In today's "flattened" organizations, one is likely to find strategic initiatives coming from the ranks of middle management as responses to trying to meet competing and contradictory stakeholder demands. But this is nothing new. Strategy was never the exclusive domain of the executive suite. Potential strategic initiatives have always come from anywhere and everywhere in the organization.

It does, however, remain the responsibility of the executive suite, as those most directly responsible to the owning stakeholders of the organization, to assure that those initiatives that do bubble up to the realm of official strategy are consistent with the larger and longer term goals and mission of the organization.

In some cases, top management and those close to them have traditionally served as the gatekeepers to the "official strategy." Where an evolution may be happening in flatter organizations, or even in some enlightened older pyramids, is that the executive suite is replacing the gatekeeper role with one of assuring a broader and clearer communication of strategy.

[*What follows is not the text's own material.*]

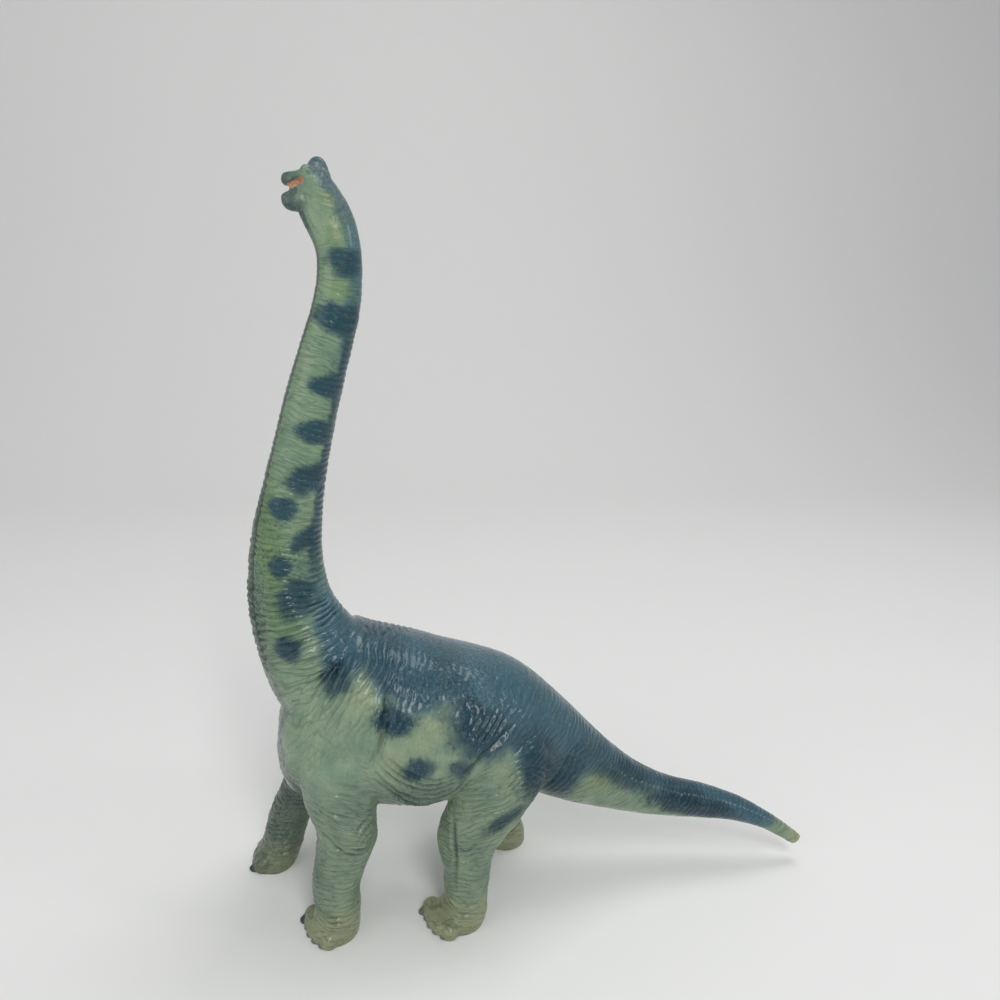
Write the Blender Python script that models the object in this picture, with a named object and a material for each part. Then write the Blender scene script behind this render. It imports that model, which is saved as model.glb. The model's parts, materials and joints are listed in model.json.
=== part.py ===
# A long-necked dinosaur figure in soft vinyl, walking, with its neck held high.
# It is moulded as nine hollow or solid skins, which plug into each other and are glued and painted over.
# Metres, +Z up, the head towards -X, the figure's left side towards -Y.
# Before the last step X is zero at the front of the chest, Y at the spine and Z on the ground.

import math

import bmesh
import bpy
from mathutils import Matrix, Vector

# Driving sizes of the animal's form
belly_height = 0.0525
trunk_length = 0.125
trunk_depth = 0.086
trunk_half_width = 0.040
tail_length = 0.140
tail_half_width = 0.028
tail_swing = 0.012
neck_rise = 0.180
neck_reach = 0.050
neck_half_width = 0.018
head_length = 0.024
head_height = 0.0205
head_half_width = 0.0066
front_leg_height = 0.100
front_leg_half_width = 0.013
hind_leg_height = 0.100
hind_leg_half_width = 0.013
leg_spread = 0.0275
front_stride = 0.031
hind_stride = 0.0318

# Driving sizes of the moulding
skin_wall = 0.0030
sole_wall = 0.0035
glue_gap = 0.0003
plug_wall = 0.0025
plug_reach = 0.0075
leg_plug_radius = 0.0070
neck_plug_radius = 0.0100
tail_plug_radius = 0.0085
head_plug_radius = 0.0036
head_plug_reach = 0.0060
jaw_peg_radius = 0.0012
jaw_peg_reach = 0.0025
key_width = 0.0024
key_height = 0.0014

# Fineness of the surfaces
body_grain = 0.0010
body_faces = 5600
head_grain = 0.0005
head_faces = 1500
soften_factor = 0.5
soften_rounds = 6
ring_sides = 28
cavity_sides = 12
plug_sides = 16
rings_between = 3
region_reach = 0.4
ground_overrun = 0.004
cut_overrun = 0.001
weld_distance = 0.000002

left = -1
right = 1


def clear_scene():
    for old in list(bpy.data.objects):
        bpy.data.objects.remove(old, do_unlink=True)


# Stations: the centre of a section, and its two half axes

def profile_stations(rows, start, size, half_width, swing=0.0):
    """Sections of a form that is even on both sides, each from its upper and its lower profile point."""
    stations = []
    first_x = rows[0][0]
    span = rows[-1][0] - first_x
    for upper_x, upper_z, lower_x, lower_z, width in rows:
        upper = Vector((start[0] + upper_x * size[0], 0, start[1] + upper_z * size[1]))
        lower = Vector((start[0] + lower_x * size[0], 0, start[1] + lower_z * size[1]))
        along = (upper_x - first_x) / span
        centre = (upper + lower) / 2
        centre.y = -swing * along * along
        stations.append((centre, (upper - lower) / 2, Vector((0, width * half_width, 0))))
    return stations


def leg_stations(rows, hip_x, height, half_width, stride, side):
    """Level sections down a leg, each from its front and back points, leaning by the stride of that leg."""
    stations = []
    for level, front, back, width, spread in rows:
        middle = hip_x + stride * (1 - level) + (front + back) / 2 * half_width
        centre = Vector((middle, side * spread * leg_spread, level * height))
        depth = Vector(((back - front) / 2 * half_width, 0, 0))
        stations.append((centre, depth, Vector((0, width * half_width, 0))))
    return stations


def between(stations, steps):
    """Fill in rings on a smooth curve through the stations."""
    filled = []
    last = len(stations) - 1
    for index in range(last):
        around = [stations[max(0, min(last, index + offset))] for offset in (-1, 0, 1, 2)]
        for step in range(steps):
            t = step / steps
            filled.append(tuple(curve_point([row[part] for row in around], t) for part in range(3)))
    filled.append(stations[last])
    return filled


def curve_point(four, t):
    """A point on the Catmull-Rom curve from the second to the third of four points."""
    before, start, end, after = four
    return 0.5 * (2 * start + (end - before) * t
                  + (2 * before - 5 * start + 4 * end - after) * t ** 2
                  + (3 * start - before - 3 * end + after) * t ** 3)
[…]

This approach would assure that the new initiatives coming from the organization are easily understood to be in alignment with desired directions or not, and if not, reviewed to either make a case for a new strategic direction or self censored if clearly inappropriate.

It's also top management's responsibility to assure that the effect (or even the existence) of competing and contradictory stakeholder demands are minimized. Such systemic conflicts are rooted in the assumptions that support either the written policies (the strategy) or the unwritten (the culture). It's the role of the coordinators of the strategy to set up processes to identify these disconnects and implement new tactics to deal with them.